Car, il faut le dire, mon rattachement oriental fut interrompu par deux ans d’études de l’arabe littéraire en Tunisie à ce qui s’appelait alors l’IPEA (Institut Pontifical d’Études Arabes).… Institut que je retrouverais en octobre 1965, à Rome, en tant qu’économe, malgré les contre-indications manifestes et manifestées.

J’y suis resté trois ans, puis fus nommé à Oran pour un service au Centre de Documentation Économique et Sociale et à la paroisse Saintt Paul de Gambella. Tant de changements me firent désirer prendre une année sabbatique dans mon diocèse d’origine, Angers. Années qui, en fait, durèrent deux ans !

Ministère près des religieuses en Libye

À la suite de quoi et après avoir célébré mes 25 ans de sacerdoce, je fus envoyé en éclaireur en Libye, à Benghazi, capitale de la Cyrénaïque. J’y partais seul avec promesse d’y être rejoint par deux confrères (qui ne vinrent jamais) en aide au Père Giovanni Martinelli, franciscain italien, né en Libye et seul alors. Il avait en charge une dizaine de communautés de religieuses, italiennes surtout, avec quelques sœurs polonaises, dispersées entre Benghazi et Tobrouk sur environ 300 km. C’était en octobre 1977.

Benghazi 1978J’avais accepté l’aventure après un séjour d’exploration d’un mois, en février 1977. J’avais visité l’ensemble des communautés et étais resté en admiration devant ces religieuses envoyées-là sans aucune formation, ni spirituelle, ni linguistiques, ni missionnaire, avec, pour tout bagage, leur diplôme d’infirmière et qui y passaient leur vie. Elles avaient donné preuve de leur attachement à leur tâche au moment de la Révolution de Kadhafi, alors que l’évêque et son clergé rentraient en Italie.
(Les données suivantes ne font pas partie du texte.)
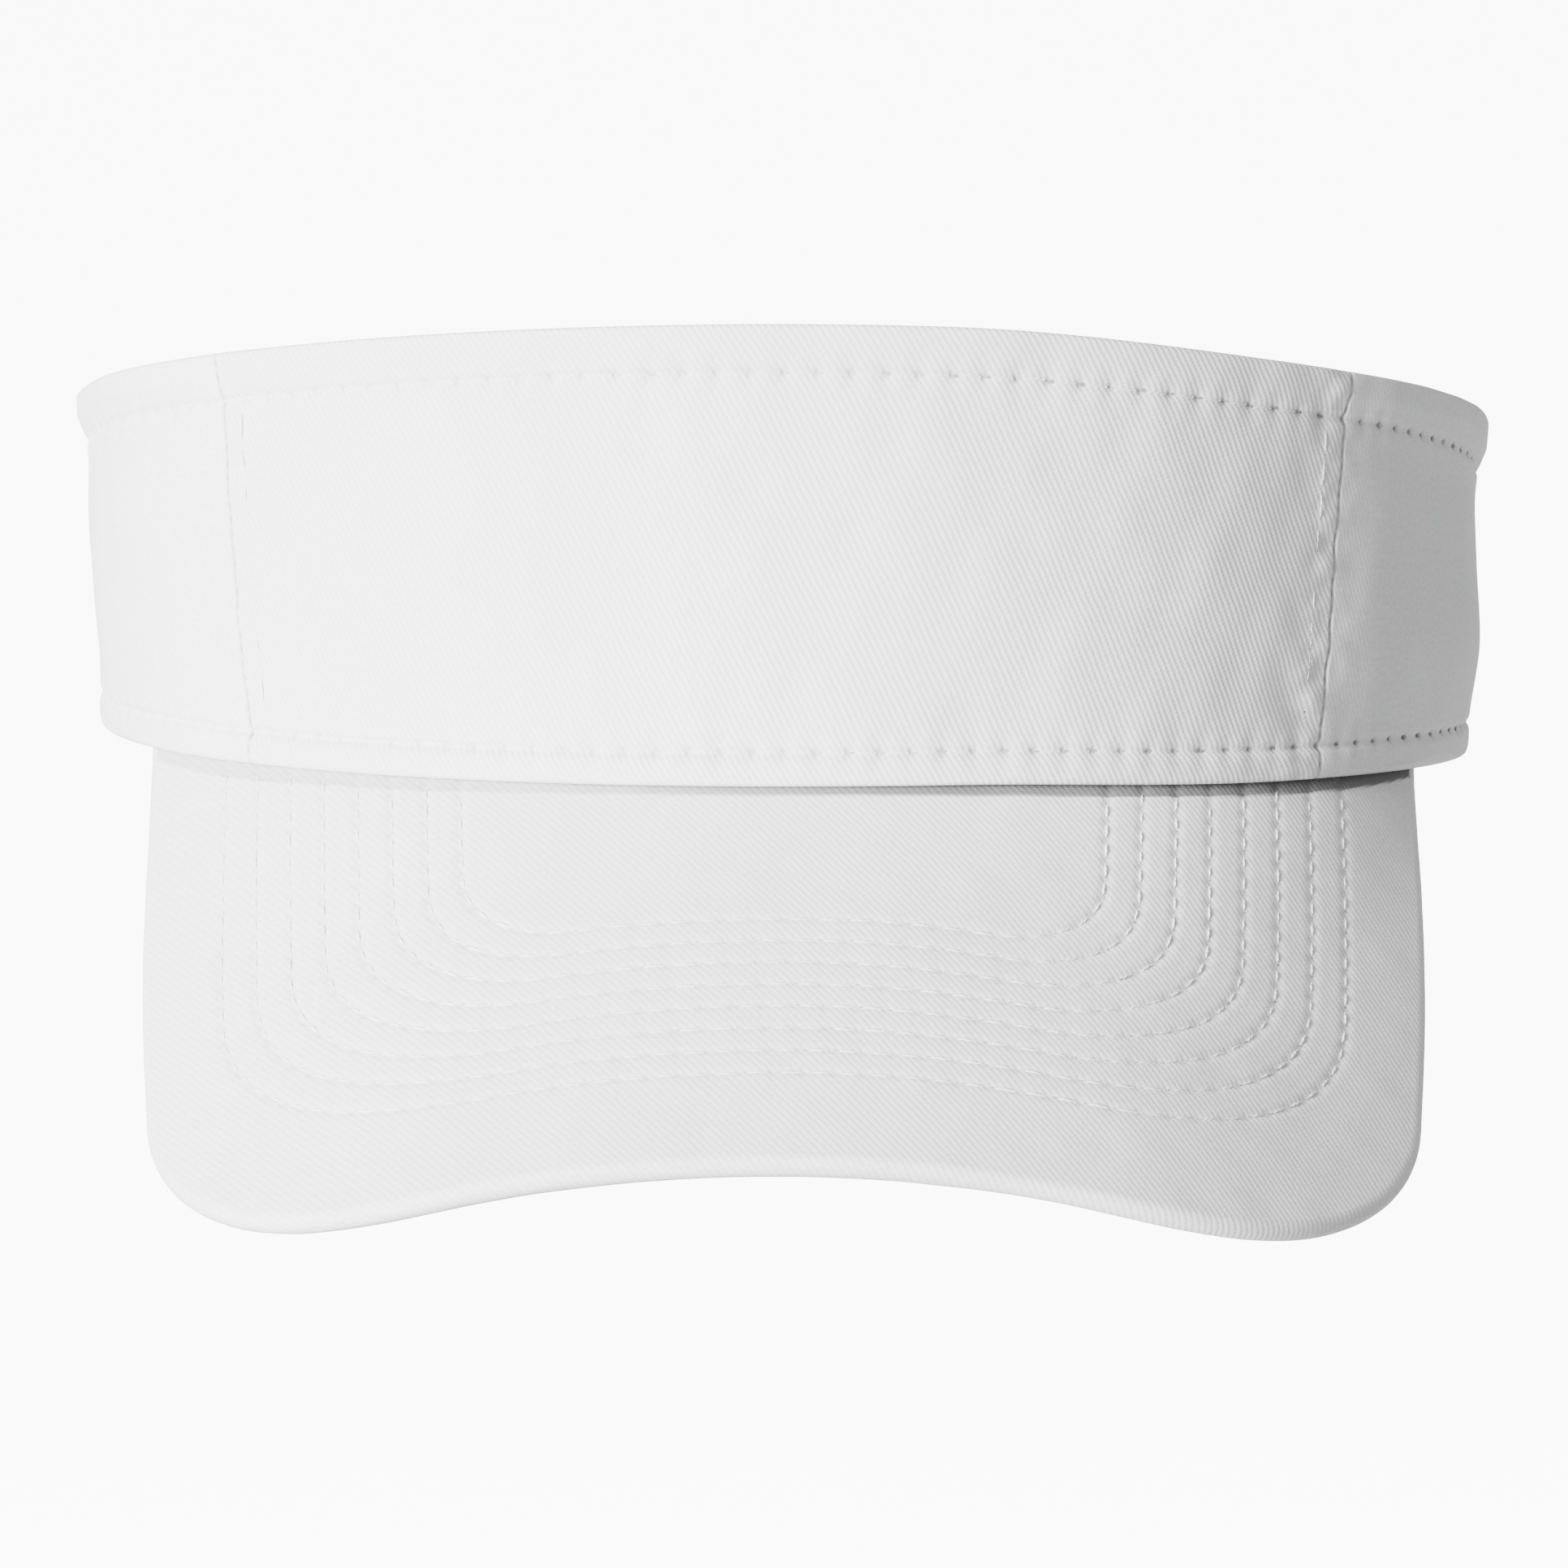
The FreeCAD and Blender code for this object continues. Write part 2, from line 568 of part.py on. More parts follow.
def make_buckle_lever():
    """A barrel on the pin, a gripping tooth under it and a plate that folds over the strap."""
    body = new_body("buckle_lever")
    length = f"{CHEEK_INNER} - 2 * <lever_side_clearance>"
    barrel = new_sketch(body, "barrel_circle")
    circle(barrel, "<pin_offset>", "<pin_level>", "<barrel_radius>")
    pad(body, "barrel", barrel, length)
    plate = new_sketch(body, "plate_profile")
    top = "<pin_level> + <barrel_radius>"
    end = "<pin_offset> - <lever_reach>"
    polygon(plate, [
        (end, f"{top} - <lever_thickness>"), ("<pin_offset>", f"{top} - <lever_thickness>"),
        ("<pin_offset>", top), (end, top),
    ])
    pad(body, "plate", plate, length)
    tooth = new_sketch(body, "tooth_profile")
    tip = "<pin_level> - <barrel_radius> - <tooth_depth>"
    polygon(tooth, [
        ("<pin_offset> - <tooth_width> / 2", "<pin_level> - <barrel_radius> / 2"),
        ("<pin_offset>", tip), ("<pin_offset> + <tooth_width> / 2", "<pin_level> - <barrel_radius> / 2"),
    ])
    pad(body, "tooth", tooth, length)
    bore = new_sketch(body, "bore_circle")
    circle(bore, "<pin_offset>", "<pin_level>", "<pin_radius> + <pin_clearance>")
    pocket_through(body, "bore", bore)
    place_on_strap(body)
    return body


def make_buckle_loop(panel):
    """A folded tab: a sleeve around the buckle's bar and a strip that meets the panel's end."""
    sleeve = new_body("loop_sleeve")
    ring = new_sketch(sleeve, "sleeve_rings")
    hole = "<bar_radius> + <loop_clearance>"
    height = f"{CHEEK_INNER} - 2 * <loop_side_clearance>"
    circle(ring, "-<bar_offset>", "<bar_level>", f"{hole} + <loop_thickness>")
    circle(ring, "-<bar_offset>", "<bar_level>", hole)
    pad(sleeve, "sleeve", ring, height)
    place_on_strap(sleeve)

    strip = new_body("loop_strip")
    sketch = new_sketch(strip, "strip_profile")
    raise_sketch(sketch, STRAP_MIDDLE)
    _, centre, radius = back_arc(STRAP_MIDDLE)
    bar_turn = f"atan((<bar_offset> + {hole} + <loop_thickness> / 2) / ({STRAP_RADIUS})) / (1 deg)"
    ring_sector(sketch, "0", centre, radius, f"{radius} - <panel_thickness>",
                f"90 + <buckle_angle> + {bar_turn}", "90 + <end_angle> + <loop_overrun>")
    pad(strip, "strip", sketch, height)

    joined = doc.addObject("Part::MultiFuse", "loop_blank")
    joined.Shapes = [sleeve, strip]
    return cut_away("buckle_loop", joined, panel)


# ---------------------------------------------------------------- build and write
def make_everything():
    nodes = [make_panel("front_panel", [(front_arc, ("-<seam_angle>", "<seam_angle>"), 1)])]
    for side, word in ((1, "left"), (-1, "right")):
        spans = [(side_arc, SIDE_SPAN, side), (back_arc, BACK_SPAN, side)]
        side_panel = make_panel(f"{word}_side_panel", spans)
        nodes.extend([side_panel, make_seam_tape(f"{word}_seam_tape", side)])
    nodes.append(make_interlining())
    nodes.append(make_sweatband())
    nodes.extend(make_bill())
    nodes.append(make_strap())
    nodes.extend([make_buckle_frame(), make_buckle_pin(), make_buckle_lever()])
    nodes.append(make_buckle_loop(side_panel))
    return nodes


nodes = make_everything()
doc.recompute()
for item in doc.Objects:
    if {"Invalid", "Error"} & set(item.State):
        raise RuntimeError(f"{item.Label} failed: {item.State}")
for node in nodes:
    if node.Shape.isNull() or not node.Shape.isValid() or len(node.Shape.Solids) != 1:
        raise RuntimeError(f"{node.Label} is not one sound solid")

os.makedirs("parts", exist_ok=True)
for node in nodes:
    node.Shape.exportStep(f"parts/{node.Label}.step")
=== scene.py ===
import math

import bpy
import numpy as np
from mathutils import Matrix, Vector


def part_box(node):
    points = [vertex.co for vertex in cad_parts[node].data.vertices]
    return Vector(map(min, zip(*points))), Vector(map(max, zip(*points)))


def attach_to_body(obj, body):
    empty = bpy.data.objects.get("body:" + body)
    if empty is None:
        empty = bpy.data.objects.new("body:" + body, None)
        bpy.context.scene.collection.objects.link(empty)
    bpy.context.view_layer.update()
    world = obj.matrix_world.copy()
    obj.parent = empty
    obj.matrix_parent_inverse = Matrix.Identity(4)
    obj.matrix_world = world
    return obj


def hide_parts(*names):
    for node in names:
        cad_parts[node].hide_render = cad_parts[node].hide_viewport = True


# The looks of a white cotton sun visor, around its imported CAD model.
# Shapes are worked out in millimetres, in the CAD's own frame, and become metres in make_mesh.

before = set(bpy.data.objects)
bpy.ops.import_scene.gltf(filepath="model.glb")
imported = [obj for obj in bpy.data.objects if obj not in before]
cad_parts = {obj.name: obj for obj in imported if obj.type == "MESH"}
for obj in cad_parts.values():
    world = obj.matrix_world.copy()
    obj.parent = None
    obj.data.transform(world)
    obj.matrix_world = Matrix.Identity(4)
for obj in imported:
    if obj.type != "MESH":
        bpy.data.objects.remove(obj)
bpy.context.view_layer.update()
MM = 0.001
rng = np.random.default_rng(7)

# ---- sizes, as in the CAD model
LEVEL_LOW, LEVEL_HIGH = -8.0, 64.0
HALF_WIDTH, FLARE = 94.8, 3.6
OFFSET_LOW, OFFSET_HIGH, CENTRE_HIGH = 5.8, 18.9, 0.7
SEAM, BACK, PANEL_END = 46.5, 60.0, 24.0
PANEL = 1.2
BOTTOM_HEM, TOP_HEM = 4.4, 6.4
SWEATBAND_DEPTH, SWEATBAND = 3.7, 1.6
TAPE, TAPE_GAP = 4.0, 0.5           # half a seam tape and the gap beside it, in degrees of the band
END_ROUND, END_HEM = 2.4, 4.8       # the corners at the band's ends and the stitching beside them
BILL_SLOPE, BILL_DROP, BILL_BEND = math.radians(34.5), 1.0, 1.206
BILL_LENGTH, BILL_REAR, BILL_TAPER = 73.3, 52.0, math.radians(3.1)
BILL_FRONT_RADIUS, BILL_CORNER, BILL_SIDE_SETBACK = 1700.0, 42.0, 7.1
BILL_THICK = 3.2
STRAP_WIDTH, STRAP_THICK, CASING_CLEARANCE = 19.0, 1.3, 0.6
BUCKLE_ANGLE = math.radians(16.5)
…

Leur seul soutien spirituel – hormis celui du Seigneur – était le passage rapide de l’un de nous deux avec une messe le soir de notre arrivée et une autre le lendemain matin, avant notre départ, laissant le ciboire plein pour le reste de la semaine. Mais toutes les communautés étaient visitées à tour de rôle.

Puis un père franciscain italien rejoignit le Père Martinelli ; il ne se différenciait pas des sœurs, car il n’avait, lui non plus, aucune formation pour ce genre de vie missionnaire.
La seule et unique conclusion que j’ai tirée de mon voyage d’exploration avait été : « Il n’est pas permis de laisser des Sœurs dans un tel abandon spirituel. ». C’est bien le seul motif qui m’a poussé à y partir. Et je peux dire que je ne me suis jamais senti autant missionnaire que pendant ces années-là, alors que je n’avais et ne pouvais avoir aucun contact avec les Libyens. Et les Sœurs l’ont bien senti car c’étaient elles qui évangélisaient. (cf. note).
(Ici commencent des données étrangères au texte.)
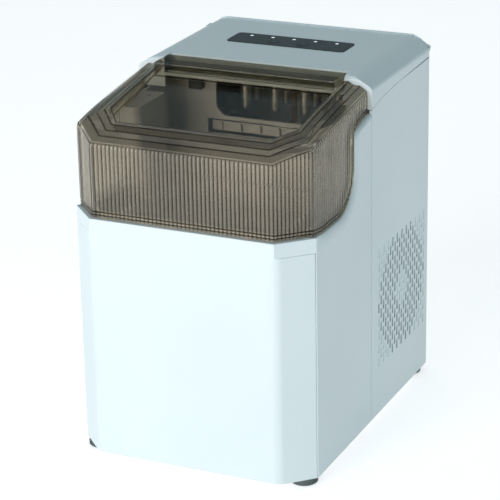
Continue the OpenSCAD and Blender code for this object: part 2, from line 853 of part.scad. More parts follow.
module compressor() {
  color("#202224") {
    translate([comp_x, comp_y, comp_z]) rotate_extrude() polygon(concat([[0, 3], [comp_r - 6, 3],
      [comp_r, 10]], [for (k = [0:8]) [comp_r - 18 + 18 * cos(k * 11.25), comp_h - 18 + 18 * sin(k * 11.25)]],
      [[0, comp_h + 3]]));
    difference() {
      box(comp_x - 34, comp_x + 34, comp_y - 34, comp_y + 34, comp_z, comp_z + 3.01);
      for (p = comp_bolts) rod_z(p[0], p[1], comp_z - 1, comp_z + 4, 4);
    }
  }
}

module compressor_feet() {
  color("#181818") for (p = comp_bolts) difference() {
    rod_z(p[0], p[1], foot_h + floor_t + 4, comp_z, 7);
    rod_z(p[0], p[1], foot_h, comp_z + 1, 1.6);
  }
}

module terminal_cover() {
  color("#181818") box(comp_x - 16, comp_x + 16, comp_y + comp_r, comp_y + comp_r + 8, comp_z + 40, comp_z + 72);
}

coil_x0 = 84;
coil_x1 = 106;
coil_z0 = 56;
coil_z1 = 166;
coil_y0 = 24;
coil_y1 = 130;
coil_rows = 8;

module condenser_fins() {
  color("silver") difference() {
    for (k = [0:fin_count - 1]) {
      y = coil_y0 + 6 + k * (coil_y1 - coil_y0 - 12) / (fin_count - 1);
      box(coil_x0 + 2, coil_x1 - 2, y - 0.3, y + 0.3, coil_z0, coil_z1);
    }
    for (k = [0:coil_rows - 1], x = [coil_x0 + 7, coil_x1 - 7])
      rod_y(x, coil_y0, coil_y1, coil_z0 + 6 + k * 14, 3);
  }
}

module condenser_coil() {
  color("peru") for (k = [0:coil_rows - 1], x = [coil_x0 + 7, coil_x1 - 7])
    rod_y(x, coil_y0, coil_y1, coil_z0 + 6 + k * 14, 2.9);
}

module fan_shroud() {
  color("dimgray") difference() {
    box(70, coil_x0 - 0.5, 20, 131, 55, 168);
    rod_x(69, coil_x0, grille_y, grille_z, fan_r + 2.5);
    for (y = [25, 126], z = [60, 162]) rod_x(69, coil_x0, y, z, 1.6);
  }
  color("dimgray") difference() {
    union() {
      rod_x(66, 69.8, grille_y, grille_z, 20);
      box(66, 69.8, 20, 131, grille_z - 3, grille_z + 3);
      for (y = [20, 128.5]) box(66, 72, y, y + 2.5, grille_z - 3, grille_z + 3);
    }
    rod_x(60, 75, grille_y, grille_z, 3);
  }
}

module fan_motor() {
  color("dimgray") {
    rod_x(40, 65.9, grille_y, grille_z, 18);
    rod_x(65.8, 80, grille_y, grille_z, 2);
  }
}

module fan_rotor() {
  tilt = 32;
  color("black") {
    difference() {
      rod_x(71.5, 82, grille_y, grille_z, 15);
      rod_x(70, 81, grille_y, grille_z, 2 + pin_fit);
    }
    difference() {
      for (k = [0:fan_blades - 1]) translate([77, grille_y, grille_z]) rotate([k * 360 / fan_blades, 0, 0])
        translate([0, 0, 14]) rotate([0, 0, tilt]) translate([-0.8, -11, 0]) cube([1.6, 22, fan_r - 14]);
      rod_x(60, 100, grille_y, grille_z, 10);
    }
  }
}

// Drier can with a stub at each end
module filter_drier() {
  x = -78;
  y = 60;
  low = 70;
  high = 140;
  stub = 10;
  color("peru") {
    rod_z(x, y, low, high, 8);
    rod_z(x, y, low - stub, low + eps, 3);
    rod_z(x, y, high - eps, high + stub, 3);
  }
}

// Hot-gas valve: coil block, plunger tube above and copper stub below
module solenoid_valve() {
  x = -77;
  y = 94;
  low = 160;
  high = 184;
  stub = 12;
  color("dimgray") {
    box(x - 11, x + 11, y - 10, y + 10, low, high);
    rod_z(x, y, high - eps, high + stub, 5);
  }
  color("peru") rod_z(x, y, low - stub, low + eps, 3);
}

// Ball at a corner of a copper line
module elbow(x, y, z) {
  translate([x, y, z]) sphere(1.2 * line_r, $fn = 24);
}

line_r = 2.5;
line_z = 200;
warm_z = 180;

module refrigerant_lines() {
  top = comp_z + comp_h + 3;
  back_y = comp_y + 32;
  color("peru") {
    rod_z(comp_x, comp_y, top, line_z, line_r);
    elbow(comp_x, comp_y, line_z);
    rod_y(comp_x, comp_y, back_y, line_z, line_r);
    elbow(comp_x, back_y, line_z);
    rod_z(comp_x, back_y, line_z, finger_top + 12, line_r);
    rod_z(comp_x + 22, comp_y, top - 2, warm_z, line_r);
    elbow(comp_x + 22, comp_y, warm_z);
    rod_x(comp_x + 22, coil_x0 + 7, comp_y, warm_z, line_r);
    elbow(coil_x0 + 7, comp_y, warm_z);
    rod_z(coil_x0 + 7, comp_y, coil_z1 + 0.5, warm_z, line_r);
  }
}

// Upright board beside the left wall, with relays and capacitors on it
module power_board() {
  x0 = -hw + wall + 4;
  board_t = 1.6;
  z0 = 176;
  z1 = 250;
  relay_y = [48, 72, 96];
  capacitor_y = [50, 80, 112];
  face = x0 + board_t - eps;
  color("seagreen") box(x0, x0 + board_t, 40, 136, z0, z1);
  color("dimgray") for (y = relay_y) box(face, x0 + 14, y, y + 16, z1 - 24, z1 - 6);
  color("goldenrod") for (y = capacitor_y) rod_x(face, x0 + 16, y, z0 + 30, 6);
}

// Winding block with its iron core across it
module transformer() {
  x = -86;
  y = 62;
  z0 = foot_h + floor_t;
  color("goldenrod") box(x - 14, x + 14, y - 16, y + 16, z0, z0 + 26);
  color("dimgray") box(x - 10, x + 10, y - 20, y + 20, z0 + 4, z0 + 22);
}

module drain_spout() {
  color("lightgray") difference() {
    union() {
      rod_y(drain_x, 60, hd - 5, drain_z, 5);
      rod_y(drain_x, hd - pocket_d - wall - 3, hd - pocket_d - wall, drain_z, 9);
    }
    rod_y(drain_x, 59, hd - 4, drain_z, 3);
  }
}

module drain_cap() {
  color("dimgray") difference() {
    rod_y(drain_x, hd - 13, hd - 0.5, drain_z, 8);
    rod_y(drain_x, hd - 14, hd - 4.5, drain_z, 5.05);
    for (k = [0:11]) rod_y(drain_x + 8.6 * cos(k * 30), hd - 14, hd, drain_z + 8.6 * sin(k * 30), 1.2);
  }
}

module power_inlet() {
  color("black") difference() {
    box(inlet_x - 13.8, inlet_x + 13.8, hd - 22, hd, inlet_z - 10.8, inlet_z + 10.8);
    box(inlet_x - 11.5, inlet_x + 11.5, hd - 18, hd + 1, inlet_z - 8.5, inlet_z + 8.5);
  }
  color("silver") for (x = [-6, 0, 6]) box(inlet_x + x - 1, inlet_x + x + 1, hd - 18.01, hd - 4,
    inlet_z + (x == 0 ? 2 : -4), inlet_z + (x == 0 ? 6 : 0));
}

module shell_screws() {
  color("silver") for (p = screw_xz) rod_y(p[0], hd - screw_l, hd - 0.6, p[1], screw_r);
}

front_panel();
side_frame();
rear_shell();
top_cover();
base_plate();
rubber_feet();
control_panel();
led_lenses();
power_button();
select_button();
display_board();
lid();
inner_liner();
insulation();
bulkhead();
drive_housing();
ice_basket();
ice_scoop();
evaporator_block();
evaporator_fingers();
water_tray();
tray_shaft();
tray_bracket();
tray_motor();
ice_pusher();
ice_sensors();
float_switch();
float_ring();
water_pump();
pump_hose();
compressor();
compressor_feet();
terminal_cover();
condenser_fins();
condenser_coil();
fan_shroud();
fan_motor();
fan_rotor();
filter_drier();
solenoid_valve();
refrigerant_lines();
power_board();
transformer();
drain_spout();
drain_cap();
power_inlet();
shell_screws();
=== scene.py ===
import bpy
import json
import math
from mathutils import Matrix, Vector

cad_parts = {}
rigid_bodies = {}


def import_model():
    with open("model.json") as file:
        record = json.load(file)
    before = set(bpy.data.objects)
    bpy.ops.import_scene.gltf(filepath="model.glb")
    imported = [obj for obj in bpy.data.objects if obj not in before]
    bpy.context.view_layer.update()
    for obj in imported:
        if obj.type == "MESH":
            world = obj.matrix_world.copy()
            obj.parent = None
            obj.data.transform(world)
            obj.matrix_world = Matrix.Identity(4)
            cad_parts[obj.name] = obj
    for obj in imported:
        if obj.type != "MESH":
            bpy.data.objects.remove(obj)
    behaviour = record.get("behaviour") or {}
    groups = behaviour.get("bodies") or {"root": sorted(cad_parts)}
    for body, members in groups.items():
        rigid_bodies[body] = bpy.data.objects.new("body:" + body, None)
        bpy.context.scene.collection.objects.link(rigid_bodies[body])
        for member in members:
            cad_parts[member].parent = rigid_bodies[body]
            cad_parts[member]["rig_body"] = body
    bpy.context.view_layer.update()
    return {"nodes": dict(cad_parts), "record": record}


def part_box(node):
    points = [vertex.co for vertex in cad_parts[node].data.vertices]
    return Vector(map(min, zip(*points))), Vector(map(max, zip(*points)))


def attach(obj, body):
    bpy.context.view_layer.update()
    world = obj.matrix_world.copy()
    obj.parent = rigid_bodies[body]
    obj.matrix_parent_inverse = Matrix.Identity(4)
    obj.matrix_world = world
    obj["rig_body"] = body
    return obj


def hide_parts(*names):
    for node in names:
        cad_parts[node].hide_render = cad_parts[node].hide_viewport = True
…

Après l’italien et l’arabe,l’apprentissage du philippin

À cela il faut ajouter un ministère plus classique autour de l’église paroissiale de Benghazi pour civils coopérants de diverses nationalités avec, selon l’occasion, des messes en français, anglais, italien ou philippin et, pour ma part, des visites de camps de travailleurs dans la compagne. Pour ce faire, très rapidement, grâce à l’aide d’un infirmier philippin et d’un magnétophone, j’appris tout l’ordinaire de la messe en philippin. Un jour, en discutant avec un ingénieur, je lui disais : « J’espère que je ne massacre pas trop votre langue ? » Il me répondit : « Non, vous parlez assez bien, mais surtout nous vous sommes infiniment reconnaissants d’avoir fait l’effort de l’apprendre ! » Si, par malheur, il m’était resté quelque nostalgie de notre vieux latin, une telle réflexion m’en aurait guéri à jamais.
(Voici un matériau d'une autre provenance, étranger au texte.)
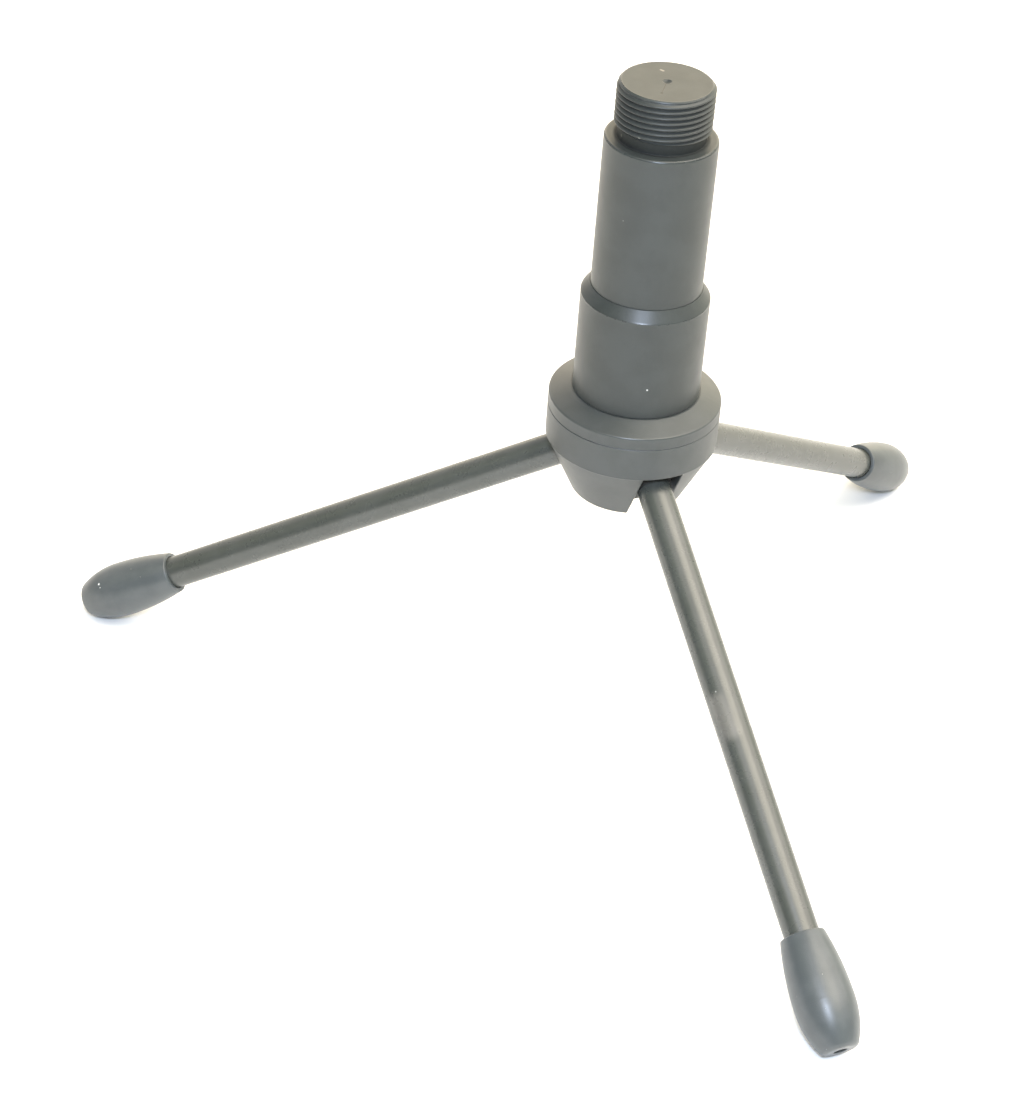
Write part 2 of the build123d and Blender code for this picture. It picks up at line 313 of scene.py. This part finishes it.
def strongest(tree, amounts):
    """The largest of these sockets, or 0 where there are none."""
    total = amounts[0] if amounts else 0
    for amount in amounts[1:]:
        total = maths(tree, "MAXIMUM", total, amount)
    return total


def scuff(tree, where, start, end, half_width):
    """1 within this distance of a line from start to end, fading to 0. A spot is a line of no length."""
    along = Vector(end) - Vector(start)
    offset = add(tree, "VectorMath", {0: where, 1: start}, operation="SUBTRACT").outputs["Vector"]
    if along.length > 0:
        share = add(tree, "VectorMath", {0: offset, 1: along / along.length_squared}, operation="DOT_PRODUCT")
        share = remap(tree, share.outputs["Value"], 0, 1, 0, 1)
        nearest = add(tree, "VectorMath", {0: along, "Scale": share}, operation="SCALE").outputs["Vector"]
        offset = add(tree, "VectorMath", {0: offset, 1: nearest}, operation="SUBTRACT").outputs["Vector"]
    distance = add(tree, "VectorMath", {0: offset}, operation="LENGTH").outputs["Value"]
    return remap(tree, distance, half_width, half_width * 0.2, 0, 1, smooth=True)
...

En octobre 1977, je fus envoyé en résidence à Derna, un petit port entre Beida et Tobrouk auprès d’une communauté d’une dizaine de Sœurs. Habitant seul en ville, dans un petit appartement et après quelques péripéties qui seraient trop longues à raconter, très fatigué et sur l’ordre précis du Père Bob Gay, alors Supérieur Général, je rentrai en France. C’était en décembre 1983.

Après quelques mois de repos, je repris la vie de communauté en Tunisie et un parcours missionnaire un peu plus classique. Octobre 1984, curé de Sousse, puis, en septembre 1987, commis bibliothécaire à l’IBLA, puis curé à la Marsa/Carthage en janvier 2001. Ce fut rapidement la fin de ma vie maghrébine, car je fus rapatrié sanitaire à Paris pour une intervention cardiaque.

Avant de s’éteindre définitivement, le feu eut un retour de flamme par un rappel au P.I.S.A.I. comme «portrnais-telephonista » qui jeta ses derniers feux sous le titre pompeux de « Porefetto della Biblioteca del P.I.S.A.I » (a. i / c’est-à-dire « ad intérim ») !

Charles Mayaud

cf. note : J’ai le devoir d’ajouter que durant les jours tragiques vécus par les habitants de Benghazi et environs, les Sœurs sont restées fidèles au poste dans les conditions que chacun connaît et, avec elles et à leur exemple, de nombreuses infirmières et infirmiers philippins.